* _Goal_: Across the listing below, how many lines hold "from"? Reply with the number by itself.
= = = = = = =
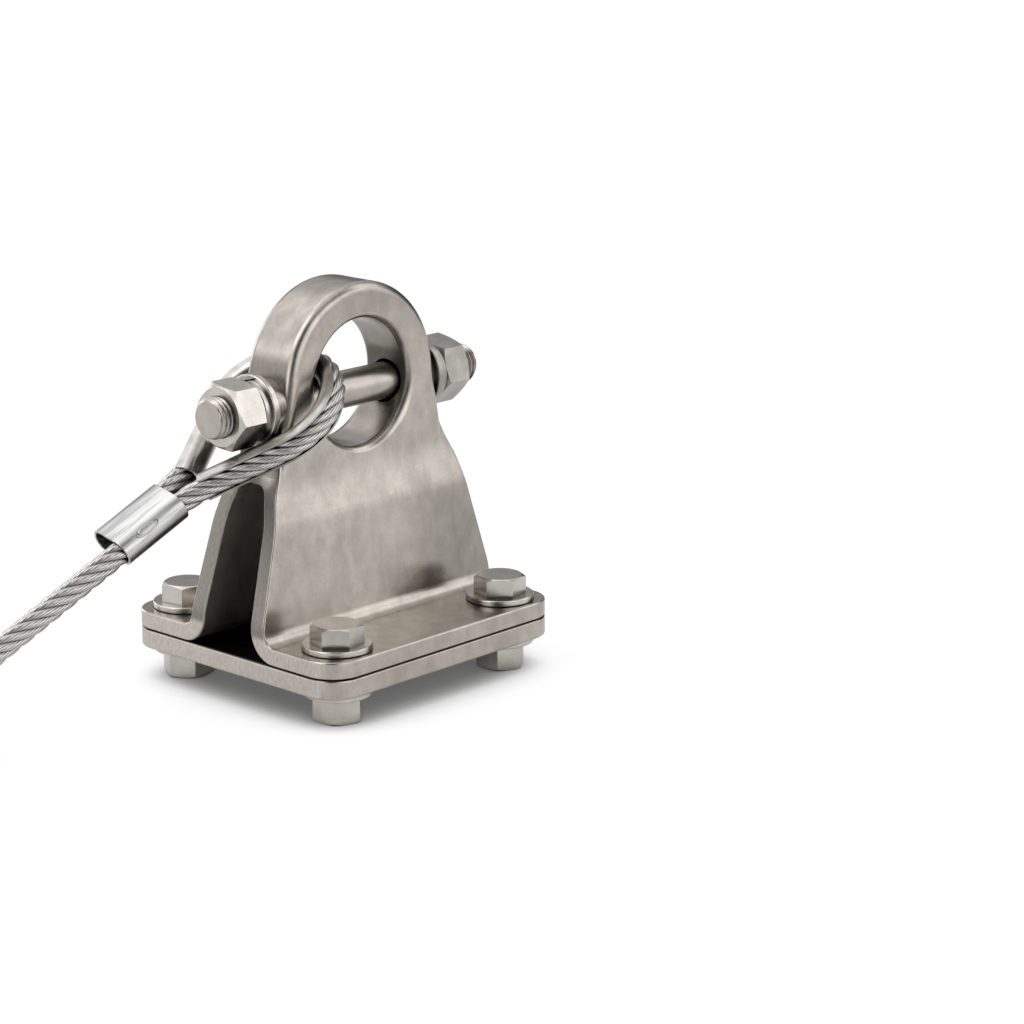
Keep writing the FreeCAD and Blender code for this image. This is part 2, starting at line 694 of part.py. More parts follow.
# Thimble: a round-bottomed channel bent to a drop, its crown resting on the stud inside the eye
def make_thimble():
    body = new_body("rope_thimble")
    crown = number("thimble_crown")
    angle = math.radians(number("thimble_angle"))
    path = new_sketch(body, "XY_Plane")
    centre = FreeCAD.Vector(-crown, 0, 0)
    sweep = math.pi / 2 + angle
    bend = Part.ArcOfCircle(Part.Circle(centre, Z_AXIS, crown), 0, sweep)
    arc = path.addGeometry(bend)
    run = crown / math.tan(angle) - number("thimble_cut")
    finish = bend.EndPoint - FreeCAD.Vector(math.cos(angle), math.sin(angle), 0) * run
    leg = path.addGeometry(Part.LineSegment(bend.EndPoint, finish))
    path.addConstraint(Sketcher.Constraint("Tangent", arc, 2, leg, 1))
    place_point(path, arc, 3, "-thimble_crown", "0")
    place_point(path, arc, 1, "0", "0")
    to_apex = "thimble_crown + thimble_crown / sin(thimble_angle * 1 deg)"
    far_end = "%s - thimble_cut * cos(thimble_angle * 1 deg)" % to_apex
    index = path.addConstraint(Sketcher.Constraint("DistanceX", -1, 1, leg, 2, -number(far_end)))
    path.setExpression("Constraints[%d]" % index, bound("-(%s)" % far_end))
    lean = path.addConstraint(Sketcher.Constraint("Angle", leg, angle - math.pi))
    path.setExpression("Constraints[%d]" % lean, bound("thimble_angle * 1 deg - 180 deg"))

    # the channel's section: two half circles, with lips that stand out past the rope's middle
    section = new_sketch(body, "XZ_Plane")
    corners = [("0", "-%s" % channel), ("thimble_lip", "-%s" % channel), ("thimble_lip", "-%s" % groove),
               ("0", "-%s" % groove), ("0", groove), ("thimble_lip", groove), ("thimble_lip", channel),
               ("0", channel)]
    points = [FreeCAD.Vector(number(x), number(z), 0) for x, z in corners]
    sides = {}
    for start in (0, 1, 2, 4, 5, 6):
        sides[start] = section.addGeometry(Part.LineSegment(points[start], points[start + 1]))
    circles = [Part.Circle(FreeCAD.Vector(), Z_AXIS, number(radius)) for radius in (groove, channel)]
    inner, outer = [section.addGeometry(Part.ArcOfCircle(circle, math.pi / 2, 3 * math.pi / 2))
                    for circle in circles]
    joins = [(sides[start], 2, sides[start + 1], 1) for start in (0, 1, 4, 5)]
    joins += [(sides[2], 2, inner, 2), (inner, 1, sides[4], 1)]
    joins += [(sides[6], 2, outer, 1), (outer, 2, sides[0], 1)]
    for join in joins:
        section.addConstraint(Sketcher.Constraint("Coincident", *join))
    for arc in (inner, outer):
        section.addConstraint(Sketcher.Constraint("PointOnObject", arc, 3, -2))
    for start, side in sides.items():
        place_point(section, side, 1, *corners[start])
    for start in (2, 6):
        place_point(section, sides[start], 2, *corners[start + 1])
    doc.recompute()
    half = body.newObject("PartDesign::AdditivePipe", "ThimbleSweep")
    half.Profile = section
    half.Spine = (path, ["Edge1", "Edge2"])
    doc.recompute()
    mirror = body.newObject("PartDesign::Mirrored", "ThimbleMirror")
    mirror.Originals = [half]
    mirror.MirrorPlane = (origin_plane(body, "XZ_Plane"), [""])
    body.Tip = mirror
    doc.recompute()
    body.Placement.Rotation = loop_turn
    tie(body, "Placement.Base.x", crown_x)
    tie(body, "Placement.Base.y", "-crown_side")
    tie(body, "Placement.Base.z", crown_height)
    return body


def line_frame(x, across):
    # X along the line, Y as near as it can be to the second direction
    y = across_line(across, x).normalize()
    return FreeCAD.Rotation(x, y, x.cross(y), "XYZ")


# Ferrule: an oval sleeve pressed over both parts of the rope
def make_ferrule():
    body = new_body("rope_ferrule")
    inside_width = "(rope_thick + rope_spacing + %s)" % rope_bore
    sketch = new_sketch(body, "YZ_Plane")
    draw_slot(sketch, "%s + 2 * ferrule_wall" % inside_width, "(%s + 2 * ferrule_wall)" % rope_bore)
    pad(body, sketch, "ferrule_length")
    sketch = new_sketch(body, "YZ_Plane")
    draw_slot(sketch, inside_width, rope_bore)
    cut(body, sketch, flipped=True)
    dress(body, "Fillet", lambda edge: near_to(edge.BoundBox.XLength, 0), "ferrule_edge / 2")
    mouth = near_corner + spread * 0.5 * corner_reach + line_out * number("ferrule_setback")
    body.Placement = FreeCAD.Placement(mouth, line_frame(line_out, spread))
    return body


# Wire rope: one length of rope on straight runs and the widest arcs that they allow
def rope_path(points):
    edges = []
    start = points[0]
    print("rope route:")
    for point in points:
        print("  (%.2f, %.2f, %.2f)" % (point.x, point.y, point.z))
    print("rope bend radii:")
    for before, corner, after in zip(points, points[1:], points[2:]):
        arriving = (corner - before).normalize()
        leaving = (after - corner).normalize()
        half_turn = arriving.getAngle(leaving) / 2
        setback = ROUNDING * min((corner - before).Length, (after - corner).Length)
        radius = setback / math.tan(half_turn)
        inward = (leaving - arriving).normalize()
        middle = corner + inward * (radius / math.cos(half_turn) - radius)
        tangent_in = corner - arriving * setback
        tangent_out = corner + leaving * setback
        edges.append(Part.LineSegment(start, tangent_in).toShape())
        edges.append(Part.Arc(tangent_in, middle, tangent_out).toShape())
        start = tangent_out
        print("  %.1f" % radius)
    edges.append(Part.LineSegment(start, points[-1]).toShape())
    return Part.Wire(edges)


def make_rope():
    path = rope_path(route)
    radius = number("rope_thick") / 2
    direction = (route[1] - route[0]).normalize()
    section = Part.Wire(Part.Circle(route[0], direction, radius).toShape())
    tube = Part.Wire(path).makePipeShell([section], True, False)
    expected = math.pi * radius ** 2 * path.Length
    print("rope length %.1f, volume over section times length %.5f" % (path.Length, tube.Volume / expected))
    rope = doc.addObject("Part::Feature", "wire_rope")
    rope.Label = "wire_rope"
    rope.Shape = tube
    rope.Placement = FreeCAD.Placement()
    return rope


# End terminal: a swaged sleeve on the rope's outer end with an eye to fasten it by
def make_terminal():
    body = new_body("end_terminal")
    sketch = new_sketch(body, "XZ_Plane")
    radius = "terminal_width / 2"
    bore = "(%s) / 2" % rope_bore
    shoulder = "-terminal_length - terminal_reach + terminal_hole / 2 + 2 * terminal_edge"
    sleeve = [
        ("0", bore),
        ("0", radius),
        ("-terminal_length", radius),
        (shoulder, "(terminal_thick - terminal_edge) / 2"),
        (shoulder, "0"),
        ("-terminal_depth - bore_gap", "0"),
        ("-terminal_depth - bore_gap", bore),
    ]
    draw_polygon(sketch, sleeve)
    turn(body, sketch, "H_Axis")
    sketch = new_sketch(body, "XY_Plane")
    draw_circle(sketch, "terminal_eye", "-terminal_length - terminal_reach", "0")
    pad(body, sketch, "terminal_thick", "Symmetric")
    sketch = new_sketch(body, "XY_Plane")
    draw_circle(sketch, "terminal_hole", "-terminal_length - terminal_reach", "0")
    cut(body, sketch, side="Symmetric")

    def rim(edge):
        # the rope's end of the sleeve, and both rims of the eye
        mouth = near_to(edge.BoundBox.XMax, 0) and near_to(edge.BoundBox.XLength, 0)
        hole = near_to(edge.BoundBox.XLength, number("terminal_hole")) and near_to(edge.BoundBox.ZLength, 0)
        return mouth or hole
    dress(body, "Fillet", rim, "terminal_edge")
    mouth = route[-1] - line_out * number("terminal_depth")
    body.Placement = FreeCAD.Placement(mouth, line_frame(-line_out, line_out.cross(Z_AXIS)))
    return body


parts = [make_base_plate(), make_eye_bracket(), make_cross_stud()]
parts += make_stud_fasteners()
parts += make_clamp_fasteners()
parts += [make_thimble(), make_ferrule(), make_rope(), make_terminal()]
doc.recompute()

for item in doc.Objects:
    if "Invalid" in item.State or "Error" in item.State:
        raise RuntimeError("%s did not compute" % item.Label)
for part in parts:
    if part.Shape.isNull() or not part.Shape.isValid() or len(part.Shape.Solids) != 1:
        raise RuntimeError("%s is not one sound solid" % part.Label)

os.makedirs("parts", exist_ok=True)
for part in parts:
    part.Shape.exportStep("parts/%s.step" % part.Label)
    print("%-28s %9.1f mm3" % (part.Label, part.Shape.Volume))
print("%d parts" % len(parts))
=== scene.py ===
import bpy
import math
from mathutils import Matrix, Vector


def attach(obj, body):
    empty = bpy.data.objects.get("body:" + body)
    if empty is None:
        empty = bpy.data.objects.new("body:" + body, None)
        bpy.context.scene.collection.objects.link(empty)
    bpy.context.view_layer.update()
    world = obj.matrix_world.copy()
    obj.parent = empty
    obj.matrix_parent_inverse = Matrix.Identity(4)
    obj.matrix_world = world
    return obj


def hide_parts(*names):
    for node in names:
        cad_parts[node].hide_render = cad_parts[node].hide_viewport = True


# A stainless lifeline anchor: eye bracket, base plate, cross stud and a wire rope loop.
# Metres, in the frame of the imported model: X along the stud, Z up, the front face towards -Y.
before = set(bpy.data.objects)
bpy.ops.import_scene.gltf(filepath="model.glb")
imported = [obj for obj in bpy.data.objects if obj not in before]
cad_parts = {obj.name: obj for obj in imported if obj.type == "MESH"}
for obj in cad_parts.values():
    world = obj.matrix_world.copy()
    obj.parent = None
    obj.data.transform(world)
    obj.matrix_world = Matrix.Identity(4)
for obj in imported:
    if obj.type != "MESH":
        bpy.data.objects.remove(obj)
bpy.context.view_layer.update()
scene = bpy.context.scene
mm = 0.001
print("frame loaded:", len(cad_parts), "nodes")


# the camera stands where the photograph was taken from
view = {
    "place": (-0.80886, -0.83167, 0.37543),
    "pitch": 15.02,      # degrees below the horizon
    "turn": 47.5,        # degrees clockwise from +Y
    "lens": 106.83,      # mm
    "sensor": 36,        # mm
}


def makeCamera():
    data = bpy.data.cameras.new("camera")
    data.lens = view["lens"]
    data.sensor_width = view["sensor"]
    camera = bpy.data.objects.new("camera", data)
    camera.location = view["place"]
    camera.rotation_euler = (math.radians(90 - view["pitch"]), 0, math.radians(-view["turn"]))
    scene.collection.objects.link(camera)
    scene.camera = camera


makeCamera()


# shader helpers
def plug(tree, target, value):
    if isinstance(value, Link):
        tree.links.new(value.socket, target)
    else:
        target.default_value = value


class Link:
    # wraps an output socket, so that arithmetic on it adds Math nodes
    def __init__(self, tree, socket):
        self.tree = tree
        self.socket = socket

    def calc(self, operation, *terms):
        node = self.tree.nodes.new("ShaderNodeMath")
        node.operation = operation
        for target, term in zip(node.inputs, terms):
            plug(self.tree, target, term)
        return Link(self.tree, node.outputs[0])

    def __add__(self, other):
        return self.calc("ADD", self, other)

    def __radd__(self, other):
        return self.calc("ADD", other, self)

    def __sub__(self, other):
        return self.calc("SUBTRACT", self, other)

    def __rsub__(self, other):
        return self.calc("SUBTRACT", other, self)

    def __mul__(self, other):
        return self.calc("MULTIPLY", self, other)

    def __rmul__(self, other):
        return self.calc("MULTIPLY", other, self)

    def __truediv__(self, other):
        return self.calc("DIVIDE", self, other)

    def __rtruediv__(self, other):
        return self.calc("DIVIDE", other, self)

    def __pow__(self, other):
        return self.calc("POWER", self, other)

    def __abs__(self):
        return self.calc("ABSOLUTE", self)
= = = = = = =
* _Answer to the exercise_: 3